Papua memiliki wilayah yang sangat luas. Pulau ini terdiri atas satu pulau besar dan ratusan pulau kecil. Pulau-pulau itu ada yang berpenghuni, ada pula yang tidak berpenghuni.
Pada masa lampau, datang dua kelompok manusia purba yang bermigrasi sampai ke wilayah Papua dalam periode yang berbeda. Mereka adalah kelompok Australopapuan (Melanesia) yang tiba lebih awal sekitar 50.000 tahun lalu. Selanjutnya kelompok Mongoloid Selatan (Penutur Austronesia) yang tiba sekitar 3.300 tahun lalu.
Budaya penguburan
Kedua kelompok manusia purba ini adalah pembentuk kebudayaan Papua, salah satunya adalah budaya penguburan. Penguburan adalah salah satu proses dalam suatu adat kematian, berkaitan erat dengan perlakuan orang hidup kepada tubuh atau tulang-belulang orang mati, dan menjadi tempat terakhir bagi si mati di dunia sekaligus menjadi titik awal perjalanan menuju alam roh.
Demikian diungkap Erlin Novita Idje Djami, seorang peneliti dari Kelompok Riset Austronesia yang berada di bawah Pusat Riset Arkeologi Prasejarah dan Sejarah, Badan Riset dan Inovasi Nasional (BRIN), dalam webinar yang diselenggarakan 31 Agustus 2023.
Diungkapkan lebih lanjut, salah satu bukti aktivitas penguburan masa lampau di Papua adalah ditemukannya sisa-sisa manusia pada berbagai macam ruang alam, seperti di ceruk, gua, celah-celah dinding batu, hutan, bukit, dan sebagainya. "Sisa-sisa penguburan yang sangat menonjol adalah keberadaan tulang-tulang manusia," katanya.
Berdasarkan hasil penelusuran arkeologi terhadap jejak-jejak penguburan masa lampau di wilayah Papua, menurut Erlin, banyak ditemukan jejaknya di area pesisir-pesisir pantai, wilayah pedalaman, dan wilayah pegunungan tengah Papua serta di pulau-pulau sekitarnya.
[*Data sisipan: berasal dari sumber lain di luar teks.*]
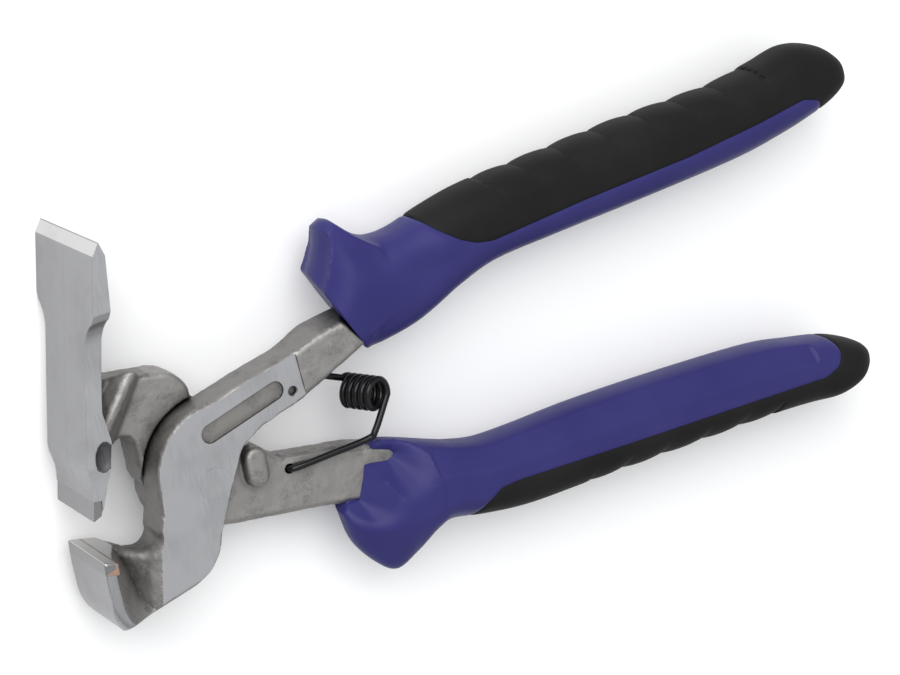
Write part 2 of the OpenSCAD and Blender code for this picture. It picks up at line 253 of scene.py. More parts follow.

Jejak penguburan antara lain terdapat di Ceruk Nusuedo di pedalaman Pulau Biak dan Ceruk Sanderpum 3 di Pulau Yeri.
Bekal kubur
Selain tulang-belulang manusia, termasuk tengkorak, ditemukan kehadiran bekal kubur berupa fragmen gerabah dan alat kerang. Menurut Erlin, tulang-belulang manusia pernah diambili oleh masyarakat. Ini karena ada iming-iming uang, yakni Rp 300.000 untuk sekarung tulang-belulang. Terutama adanya upaya dari pihak Jepang untuk merepatriasi tulang-belulang warganya.
Yang menarik, kata Erlin, di beberapa tempat ada yang hanya ditemukan tulang tanpa tengkorak. Mungkin tulang-tulang ini berserakan akibat perang suku. Kemungkinan, kepala musuh itu dipenggal lalu 'dipajang' di wilayah sang lawan.